Padawans aside, LeBron James played like a Jedi Master. He messed around for his second triple double in as any games with 29-11-10 points, rebounds, and assists to go along with 9-15 shooting and a perfect 10-10 at the free throw line. In addition, the play of the night came, after Tristan Thompson picked Ricky Rubio’s pocket, and LeBron raced ahead for a steal in the first quarter and pitched ahead to Jeff Green. LeSkywalker levitated to grab an oop that was deflected by Joe Ingles, and it seemed that James was going too fast to finish, so he adjusted t0 complete the high hand off with his left hand. ‘Bron stared at his hand for three seconds after the flush, worried that the dunk was so filthy, his appendage might have turned to the dark side.

As for the game flow, it was a pretty pitched battle from the start. As they’re wont to do, Cleveland started out slow, spotting Utah a 10-2 head lead behind Joe Ingles and five quick points from Donovan Mitchell (more on him later). Ekpe Udoh started for the injured Rudy Gobert and Derrick Favors. The Cavs were content to frequently leave the offensively challenged Udoh, and as such he finished 4-6 from the floor for an unexpected nine points. Cleveland made up the difference to take the lead after one. Highlights included a K-Love banker, LeBron’s aforementioned ambidexterity, and two oops to Tristan Thompson who came off the bench to give a nice first quarter spark.

A Sefolosha three and an Alec Burks triple helped Utah take a brief one point lead in the second, but two points from Frye quickly gave Cleveland back the edge, which they never relinquished again. Though the lead never got out of hand, the Cavs maintained a solid margin throughout, and came away with a victory with superior shotmaking and execution on both sides of the ball.

Both teams’ benches gave their squads big contributions with the Jazz just edging out Cleveland 48-45 in bench scoring. Jeff Green was especially brilliant for Cleveland, as he contributed his best shooting game of the season for the Cavs, going a perfect 3-3 from downtown (most coming at the ends of shot clocks), adding four assists, and contributing a game high +18. Kyle Korver came off screens, back door cuts, and pulll-ups to rip the nets to the tune of 12 points.

Dwyane Wade added seven, six boards, and five dimes in 20 minutes, but he missed a lot of shots around the basket and went 3-11 from the from the floor.
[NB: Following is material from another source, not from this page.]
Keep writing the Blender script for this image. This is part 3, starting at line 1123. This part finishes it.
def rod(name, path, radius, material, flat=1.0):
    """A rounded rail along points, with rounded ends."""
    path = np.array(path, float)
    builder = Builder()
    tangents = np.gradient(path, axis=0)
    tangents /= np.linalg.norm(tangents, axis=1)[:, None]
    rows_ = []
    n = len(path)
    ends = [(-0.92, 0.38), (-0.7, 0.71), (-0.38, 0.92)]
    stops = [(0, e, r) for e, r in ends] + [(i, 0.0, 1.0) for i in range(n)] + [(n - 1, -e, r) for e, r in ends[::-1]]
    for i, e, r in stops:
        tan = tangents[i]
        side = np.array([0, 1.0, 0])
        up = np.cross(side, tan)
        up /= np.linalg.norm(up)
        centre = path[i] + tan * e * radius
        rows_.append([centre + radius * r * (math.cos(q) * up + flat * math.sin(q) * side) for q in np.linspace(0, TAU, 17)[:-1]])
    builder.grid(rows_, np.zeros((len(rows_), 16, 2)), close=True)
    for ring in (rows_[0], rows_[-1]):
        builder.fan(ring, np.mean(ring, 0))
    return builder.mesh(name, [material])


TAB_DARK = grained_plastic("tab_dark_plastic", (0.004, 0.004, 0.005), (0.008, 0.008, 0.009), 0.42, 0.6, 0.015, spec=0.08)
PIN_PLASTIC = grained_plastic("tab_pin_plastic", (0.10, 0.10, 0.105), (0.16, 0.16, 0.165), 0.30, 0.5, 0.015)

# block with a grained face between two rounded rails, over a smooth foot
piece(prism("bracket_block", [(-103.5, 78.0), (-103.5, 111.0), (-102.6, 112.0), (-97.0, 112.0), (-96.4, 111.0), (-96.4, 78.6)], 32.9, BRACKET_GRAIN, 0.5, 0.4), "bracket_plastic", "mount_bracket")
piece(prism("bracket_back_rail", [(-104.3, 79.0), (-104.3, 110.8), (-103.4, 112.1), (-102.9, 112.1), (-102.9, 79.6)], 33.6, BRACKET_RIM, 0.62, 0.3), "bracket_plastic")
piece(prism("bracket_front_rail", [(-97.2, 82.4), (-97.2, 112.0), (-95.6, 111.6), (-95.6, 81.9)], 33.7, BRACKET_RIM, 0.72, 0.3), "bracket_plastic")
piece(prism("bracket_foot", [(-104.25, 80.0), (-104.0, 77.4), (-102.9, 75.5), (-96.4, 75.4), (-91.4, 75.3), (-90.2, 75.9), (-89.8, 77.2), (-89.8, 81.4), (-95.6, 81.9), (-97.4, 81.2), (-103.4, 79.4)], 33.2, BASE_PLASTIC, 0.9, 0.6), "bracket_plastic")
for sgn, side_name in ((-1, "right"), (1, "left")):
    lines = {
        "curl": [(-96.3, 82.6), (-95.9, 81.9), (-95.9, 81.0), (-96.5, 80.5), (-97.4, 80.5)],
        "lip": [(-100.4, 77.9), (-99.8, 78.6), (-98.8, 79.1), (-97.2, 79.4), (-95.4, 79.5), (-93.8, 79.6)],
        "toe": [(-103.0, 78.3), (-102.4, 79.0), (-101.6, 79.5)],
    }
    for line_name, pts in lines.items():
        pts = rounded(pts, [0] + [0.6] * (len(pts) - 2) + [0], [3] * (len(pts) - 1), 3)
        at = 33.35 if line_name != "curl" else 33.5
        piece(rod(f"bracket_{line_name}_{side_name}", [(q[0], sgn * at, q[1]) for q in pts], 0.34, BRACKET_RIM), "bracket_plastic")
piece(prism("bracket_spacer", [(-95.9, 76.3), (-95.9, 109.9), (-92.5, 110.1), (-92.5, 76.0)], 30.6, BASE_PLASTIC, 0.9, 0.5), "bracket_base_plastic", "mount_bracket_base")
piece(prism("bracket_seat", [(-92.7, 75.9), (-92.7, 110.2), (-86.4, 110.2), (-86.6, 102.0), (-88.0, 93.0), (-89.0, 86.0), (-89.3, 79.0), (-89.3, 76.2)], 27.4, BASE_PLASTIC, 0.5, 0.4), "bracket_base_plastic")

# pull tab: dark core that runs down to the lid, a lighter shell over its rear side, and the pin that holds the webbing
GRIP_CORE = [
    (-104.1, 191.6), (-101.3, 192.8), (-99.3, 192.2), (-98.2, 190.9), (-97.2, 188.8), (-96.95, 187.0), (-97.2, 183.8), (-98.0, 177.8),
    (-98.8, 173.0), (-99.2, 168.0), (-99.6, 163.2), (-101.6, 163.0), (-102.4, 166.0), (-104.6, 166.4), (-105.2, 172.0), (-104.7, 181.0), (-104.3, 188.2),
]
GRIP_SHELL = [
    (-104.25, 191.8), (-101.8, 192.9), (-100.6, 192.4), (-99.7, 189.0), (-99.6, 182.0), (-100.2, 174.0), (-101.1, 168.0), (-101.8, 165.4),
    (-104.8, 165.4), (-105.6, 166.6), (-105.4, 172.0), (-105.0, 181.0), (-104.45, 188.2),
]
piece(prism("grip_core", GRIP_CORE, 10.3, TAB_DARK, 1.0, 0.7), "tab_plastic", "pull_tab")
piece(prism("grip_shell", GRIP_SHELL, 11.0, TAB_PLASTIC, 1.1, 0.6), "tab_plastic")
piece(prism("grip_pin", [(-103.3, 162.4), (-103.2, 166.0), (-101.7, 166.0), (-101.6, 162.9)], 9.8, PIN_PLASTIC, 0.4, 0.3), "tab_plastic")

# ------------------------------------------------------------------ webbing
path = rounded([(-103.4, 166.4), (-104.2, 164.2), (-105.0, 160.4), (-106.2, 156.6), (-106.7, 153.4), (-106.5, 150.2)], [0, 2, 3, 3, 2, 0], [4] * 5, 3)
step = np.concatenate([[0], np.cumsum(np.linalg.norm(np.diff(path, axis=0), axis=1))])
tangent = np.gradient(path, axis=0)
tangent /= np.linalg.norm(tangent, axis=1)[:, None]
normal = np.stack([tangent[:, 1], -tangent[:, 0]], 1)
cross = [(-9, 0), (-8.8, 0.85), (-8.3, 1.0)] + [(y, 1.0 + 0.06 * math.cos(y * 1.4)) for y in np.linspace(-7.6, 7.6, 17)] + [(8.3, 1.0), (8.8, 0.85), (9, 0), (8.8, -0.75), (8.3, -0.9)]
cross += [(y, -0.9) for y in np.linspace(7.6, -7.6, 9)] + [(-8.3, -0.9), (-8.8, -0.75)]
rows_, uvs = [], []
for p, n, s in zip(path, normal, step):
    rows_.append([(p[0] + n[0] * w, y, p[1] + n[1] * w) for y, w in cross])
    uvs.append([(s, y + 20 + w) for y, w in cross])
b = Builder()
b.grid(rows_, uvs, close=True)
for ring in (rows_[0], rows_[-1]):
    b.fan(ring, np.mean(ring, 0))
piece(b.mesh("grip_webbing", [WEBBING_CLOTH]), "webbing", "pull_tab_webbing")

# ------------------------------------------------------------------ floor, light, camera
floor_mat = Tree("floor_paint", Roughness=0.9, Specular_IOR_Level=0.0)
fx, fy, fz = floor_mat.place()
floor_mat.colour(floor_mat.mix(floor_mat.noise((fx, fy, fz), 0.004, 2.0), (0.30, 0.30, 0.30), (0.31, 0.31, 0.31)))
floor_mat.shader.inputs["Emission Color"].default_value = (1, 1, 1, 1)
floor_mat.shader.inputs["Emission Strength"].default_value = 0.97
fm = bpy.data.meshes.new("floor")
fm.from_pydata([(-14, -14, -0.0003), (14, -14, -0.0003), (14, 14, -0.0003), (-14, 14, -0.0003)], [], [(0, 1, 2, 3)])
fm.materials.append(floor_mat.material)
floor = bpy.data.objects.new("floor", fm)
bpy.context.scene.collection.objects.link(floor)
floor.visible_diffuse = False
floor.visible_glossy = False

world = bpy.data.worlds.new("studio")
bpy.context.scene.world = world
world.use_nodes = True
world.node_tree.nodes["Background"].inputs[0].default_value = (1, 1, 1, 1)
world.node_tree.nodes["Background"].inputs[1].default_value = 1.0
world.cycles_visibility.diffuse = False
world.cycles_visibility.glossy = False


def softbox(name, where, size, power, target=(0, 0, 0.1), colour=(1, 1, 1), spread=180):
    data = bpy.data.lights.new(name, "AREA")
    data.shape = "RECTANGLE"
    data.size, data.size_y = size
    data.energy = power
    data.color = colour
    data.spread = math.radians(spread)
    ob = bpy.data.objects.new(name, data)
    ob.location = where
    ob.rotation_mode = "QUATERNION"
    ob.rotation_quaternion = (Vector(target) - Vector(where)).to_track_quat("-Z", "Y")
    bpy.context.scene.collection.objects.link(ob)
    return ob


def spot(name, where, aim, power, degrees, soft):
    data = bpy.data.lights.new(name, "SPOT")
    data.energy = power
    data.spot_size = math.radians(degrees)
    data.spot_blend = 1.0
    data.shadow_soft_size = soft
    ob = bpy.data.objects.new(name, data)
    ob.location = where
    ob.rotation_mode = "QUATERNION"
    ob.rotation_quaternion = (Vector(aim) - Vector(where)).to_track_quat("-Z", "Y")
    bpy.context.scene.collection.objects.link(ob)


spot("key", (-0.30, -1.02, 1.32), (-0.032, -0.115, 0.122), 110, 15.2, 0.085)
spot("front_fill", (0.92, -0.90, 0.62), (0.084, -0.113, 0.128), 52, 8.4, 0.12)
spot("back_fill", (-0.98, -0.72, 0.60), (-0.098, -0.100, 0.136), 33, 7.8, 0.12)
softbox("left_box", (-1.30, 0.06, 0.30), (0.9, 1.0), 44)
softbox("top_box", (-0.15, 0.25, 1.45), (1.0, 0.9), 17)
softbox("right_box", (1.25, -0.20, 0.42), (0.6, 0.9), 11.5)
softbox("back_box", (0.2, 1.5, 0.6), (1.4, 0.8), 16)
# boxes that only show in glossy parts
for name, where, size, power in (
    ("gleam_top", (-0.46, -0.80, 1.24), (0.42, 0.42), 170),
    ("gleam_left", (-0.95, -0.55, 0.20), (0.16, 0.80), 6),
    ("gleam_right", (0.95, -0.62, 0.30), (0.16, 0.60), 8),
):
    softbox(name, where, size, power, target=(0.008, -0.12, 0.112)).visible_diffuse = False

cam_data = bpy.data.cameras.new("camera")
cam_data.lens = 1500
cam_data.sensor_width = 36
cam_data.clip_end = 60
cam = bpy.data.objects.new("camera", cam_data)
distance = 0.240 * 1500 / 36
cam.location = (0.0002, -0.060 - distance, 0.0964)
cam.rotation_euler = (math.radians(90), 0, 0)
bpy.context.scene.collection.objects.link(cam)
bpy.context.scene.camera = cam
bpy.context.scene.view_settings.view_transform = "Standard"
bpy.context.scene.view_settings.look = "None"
Cedi replaced him in crunch time, as Wade seemed pretty gimpy. Cedi scored by picking up some trash and launching a couple beautiful parabolas in from the corner. After the game he called Mike Fratello to say, “Yes. I can shoot.”

For the starters, Jae Crowder had another nice game going 4-5 from mostly by cutting from the weakside and being a safety valve while adding three boards and a couple steals to add nine points.  Kevin Love added 14 on 50% shooting despite going 0-3 from deep and added five boards and four dimes. Honestly, Cleveland should’ve posted him more. As a team, Cleveland made it to 30 dimes for the third game in row. Jose Calderon added four himself to go along with six timely points, all from taking advantage of a lack of defensive attention as he slithered into ten-footers, and a couple sneaky layups.
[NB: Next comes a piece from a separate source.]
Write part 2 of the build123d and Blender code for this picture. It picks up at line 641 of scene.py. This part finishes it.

Utah was paced by Donovan Mitchell who looked like anything but a rookie. After beating Boston with 17 and nine dimes Friday, Michell scored in about every way possible for the Jazz on his way to 26 points on 11 shots. He scored on dribble drives, open threes, put-backs, monster slams, and ridiculous floaters. The kid is slowly scoring his way into the discussion for rookie of the year after Ben Simmons seemed to have an impossible stranglehold on it. If Mitchell can keep this up, and help lead Utah to a playoff berth, he absolutely should be in the conversation.

https://www.youtube.com/watch?v=r3IaBL1mSKo

But this game was won by the brilliance of LeBron James that we take for granted on a nightly basis. Despite Utah cutting their deficit to five with 3:24 left, James rescued a possession after Korver saved a ball from going out of bounds as he slung a beautiful pass to a cutting King at the top of the key who scored with an effortless drop step drive with his left hand. The cut was brilliant as Joe Johnson had turned his head, and so was the finish. 37 seconds later James broke down Mitchell from his favorite spot, the left wing, bulled his way to the to the basket and warded off Mitchell with his enormous shoulder and layed it in with his right hand to put the Cavs to put the Cavs up eight.

After an impossible Mitchell putback at the 1:10 mark, and a missed J by Bron, Cedi picked Mitchell’s pocket to basically seal the deal.  Donovan was forced to foul another impossible-to-stop drive by the King who nailed in the coffin with free throw makes nine and ten.

James had a “quiet” triple double tonight, as it was so easy to take so many of his buckets as foregone conclusions.  But he still contributed brilliant passes, unstoppable drives, and an ability to control the moment that is unmatched. He’s a perfect mentor to teach the First Cedi. Absorb much, young apprentice.